With this approach, Google reports that AI-driven code completion uses natural developer workflows, leveraging extensive historical data to enhance model performance. Acceptance rates for AI suggestions are high, with significant portions of new code characters now generated by AI. Other AI applications include resolving code review comments, adapting pasted code, and predicting fixes to build failures. These tools have become integral to Google's software development process, offering substantial productivity benefits by reducing the time developers spend on routine coding tasks.

Looking ahead, Google aims to integrate the latest foundation models, such as the Gemini series, into its development tools. Future improvements are expected in areas like code testing, understanding, and maintenance. The industry is also shifting towards using natural language as an interface for software tasks, and ML-based automation for larger tasks is gaining traction. To advance these capabilities, the software engineering community is encouraged to develop common benchmarks for a broader range of tasks beyond code generation, including debugging and code migrations, to support ongoing innovation and practical applications in the field.

Toward a World of AI-driven Software Engineering?

The integration of AI into software engineering practices is reshaping the industry, offering powerful tools that enhance productivity, quality, and maintainability. From generative AI for code creation to automated testing, legacy code translation, documentation generation, and the enforcement of coding standards, AI is becoming an indispensable ally for software developers.
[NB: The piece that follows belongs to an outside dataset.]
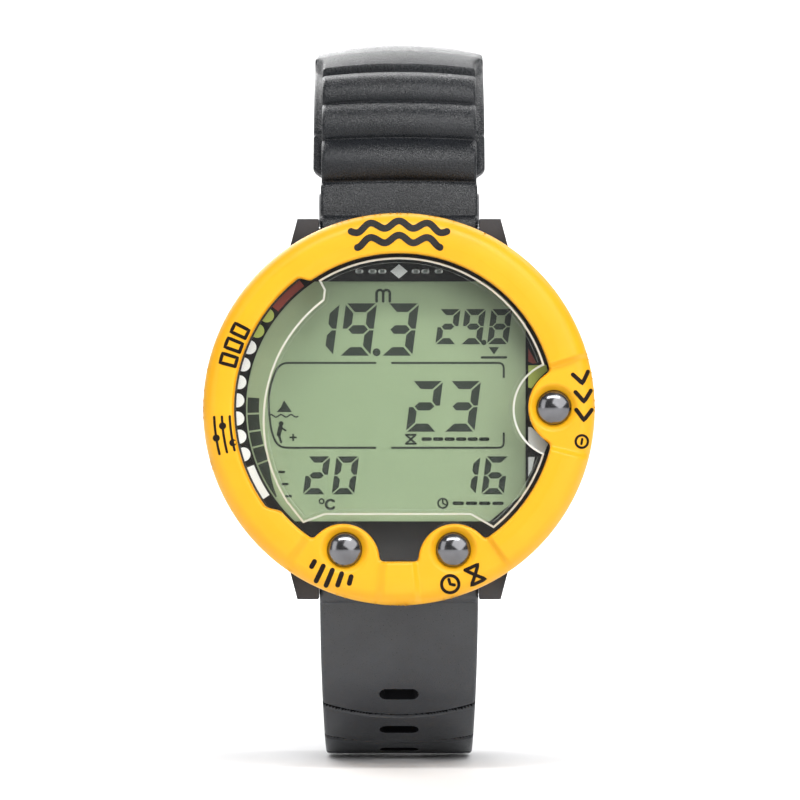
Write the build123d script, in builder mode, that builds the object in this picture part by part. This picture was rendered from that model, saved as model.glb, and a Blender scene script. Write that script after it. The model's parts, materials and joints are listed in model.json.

As AI technologies continue to evolve, their application in software engineering will undoubtedly expand, driving further innovation and efficiency. As we see with Google’s software engineers, they are expanding their use of AI beyond basic coding tasks toward many other areas of the software lifecycle. As they do so, there is much we will learn about where and how to apply AI effectively.

However, increasing use of AI in software engineering is also causing concern. Where can it be applied most effectively to add value? Where should it be avoided? How can we ensure the human aspects of the craft of software engineering are not lost? Lets hope that we can use AI responsibly without software losing its soul.